See 3 Comp. Laws 1929, § 14219. — REPORTER.
It is true that moneys paid by mistake may be recovered but not when the situation of the party receiving the money has changed and it would be inequitable to allow a recovery. The person making the payment in that case must suffer the loss occasioned by his own negligence. If circumstances exist which take the case out of the general rule permitting the recovery, the burden of overcoming the natural presumption from such circumstances and the burden of proving the set-off is upon the defendant. See Walker v. Conant, 65 Mich. 194. Defendants did not sustain this burden. The allowance of the set-off was against the overwhelming weight of the testimony. Major Bird, when he made the payment, had the account book before him. It was made after the parties agreed that his father and Leute bought the property together. The Leutes were not represented by counsel. Major Bird was a lawyer and assistant prosecuting attorney. He destroyed the account book very shortly after he made the payment. He testified:
"That book showed a balance of $900 plus. That was more than $900. I don't recall the exact amount. I placed in the pleadings $900."

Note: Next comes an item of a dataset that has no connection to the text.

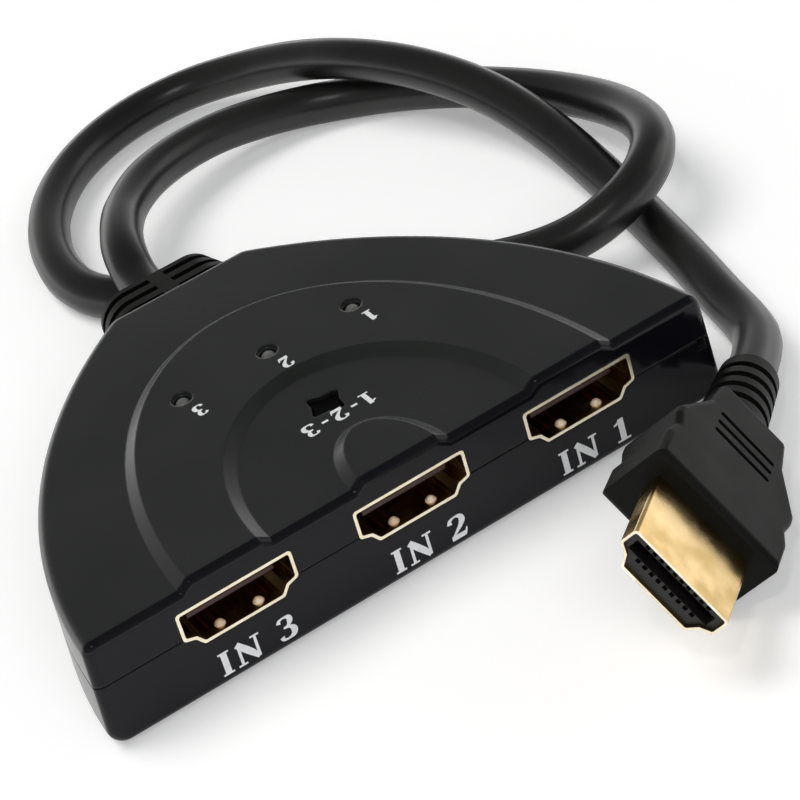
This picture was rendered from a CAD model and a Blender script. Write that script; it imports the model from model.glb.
import bpy
import bmesh
import numpy as np
from math import radians, pi
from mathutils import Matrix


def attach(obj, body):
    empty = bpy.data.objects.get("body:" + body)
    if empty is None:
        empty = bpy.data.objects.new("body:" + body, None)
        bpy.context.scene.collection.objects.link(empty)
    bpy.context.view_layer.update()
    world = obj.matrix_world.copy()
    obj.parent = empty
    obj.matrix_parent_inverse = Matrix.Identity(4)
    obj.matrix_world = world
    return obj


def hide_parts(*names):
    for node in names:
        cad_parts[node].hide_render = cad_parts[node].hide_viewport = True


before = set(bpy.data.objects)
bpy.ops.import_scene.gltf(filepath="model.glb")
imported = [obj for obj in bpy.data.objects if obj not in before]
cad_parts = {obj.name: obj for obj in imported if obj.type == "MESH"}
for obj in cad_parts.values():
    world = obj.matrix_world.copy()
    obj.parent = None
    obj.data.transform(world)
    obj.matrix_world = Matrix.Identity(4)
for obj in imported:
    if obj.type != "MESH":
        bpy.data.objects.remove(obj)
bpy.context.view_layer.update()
print("frame loaded with", len(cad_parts), "nodes")

buttonNodes = ("select_button", "switch_stem")


# The star and its stem move, all the rest stands
def bodyFor(node):
    return "button" if node in buttonNodes else "housing"


# Puts a finished mesh in the scene, on its body, in the place of the nodes named
def addPiece(name, mesh, body, slot, *nodes):
    piece = bpy.data.objects.new(name, mesh)
    bpy.context.scene.collection.objects.link(piece)
    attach(piece, body)
    if nodes:
        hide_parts(*nodes)
    return piece


# Camera, standing low to the left of the box's front
cameraSetup = {"place": (-0.098533, -0.277585, 0.208668), "turn": (54.2088, 13.8368, -31.6856),
               "lens": 135.0705, "sensor": 36.0, "near": 0.01, "far": 20.0}
lensData = bpy.data.cameras.new("camera")
lensData.lens = cameraSetup["lens"]
lensData.sensor_width = cameraSetup["sensor"]
lensData.clip_start, lensData.clip_end = cameraSetup["near"], cameraSetup["far"]
camera = bpy.data.objects.new("camera", lensData)
camera.location = cameraSetup["place"]
camera.rotation_euler = [radians(a) for a in cameraSetup["turn"]]
bpy.context.scene.collection.objects.link(camera)
bpy.context.scene.camera = camera
print("camera placed")

# Output cable: one free lead from the relief in the back wall to the plug. Its points come from a fit
# to the cable's middle line in the photograph, within 8.7 mm of the CAD's route, and not from a choice
# by hand. The length is the CAD cable's
cableSetup = {
    "diameter": 0.0059, "length": 0.429, "exit": (0.0, 0.036, 0.0076), "ringPoints": 5, "stepsPerPoint": 14,
    "points": [
        (0.0, 0.036, 0.0076), (0.0, 0.0416, 0.0076), (0.00072, 0.04655, 0.00959),
        (0.003, 0.05278, 0.00956), (0.0072, 0.06023, 0.00848), (0.0147, 0.06739, 0.00731),
        (0.02562, 0.07148, 0.00587), (0.03653, 0.07142, 0.00399), (0.04474, 0.06832, 0.00295),
        (0.05139, 0.06254, 0.0032), (0.058, 0.05327, 0.00395), (0.06338, 0.04112, 0.00503),
        (0.06547, 0.02808, 0.00697), (0.06394, 0.01626, 0.00925), (0.05926, 0.00779, 0.01023),
        (0.05178, 0.00403, 0.00882), (0.04326, 0.00576, 0.00594), (0.0343, 0.01402, 0.00367),
        (0.02494, 0.02578, 0.00297), (0.01523, 0.03652, 0.00299), (0.00592, 0.04379, 0.00299),
        (-0.00116, 0.04881, 0.00297), (-0.00433, 0.05547, 0.00325), (-0.00344, 0.06533, 0.00365),
        (0.00131, 0.07659, 0.0035), (0.00942, 0.08566, 0.00324), (0.01981, 0.08999, 0.00359),
        (0.0302, 0.08908, 0.00428), (0.03805, 0.08334, 0.00569), (0.04298, 0.07463, 0.00818),
        (0.04694, 0.06442, 0.01022), (0.05137, 0.05377, 0.0104), (0.05541, 0.04312, 0.0086),
        (0.05743, 0.03223, 0.00579), (0.05721, 0.02044, 0.00368), (0.05551, 0.00747, 0.00295),
        (0.05322, -0.00529, 0.00303), (0.05105, -0.01519, 0.00299), (0.04991, -0.02194, 0.00297),
        (0.04746, -0.02818, 0.00383), (0.04109, -0.03434, 0.00539)],
}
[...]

We are unable to determine the amount, but with the books destroyed and the admission that it showed a larger amount, it would be improper to allow defendants their claim, when by their own admission they underpaid Leute. The court will not find an amount by conjecture. After destroying the book, Major Bird paid interest on the note, and for over six years never made the claim of overpayment. John Leute, the only one who could testify as to what was actually done, is dead.
There are many other serious questions in the case, but as they have not been briefed with any citations whatsoever, we base our opinion on what appears so obvious. Defendants failed to sustain the burden imposed upon them, and the allowance of the set-off was against the great weight of the testimony. The case will be remanded for entry of judgment for the full amount of the note and interest less, however, the sum found due in the chancery case for overpayments subsequently made by Major Bird, while he had charge of the property. Plaintiffs will recover costs.
NORTH, C.J., and FEAD, WIEST, BUSHNELL, SHARPE, and TOY, JJ., concurred. POTTER, J., did not sit.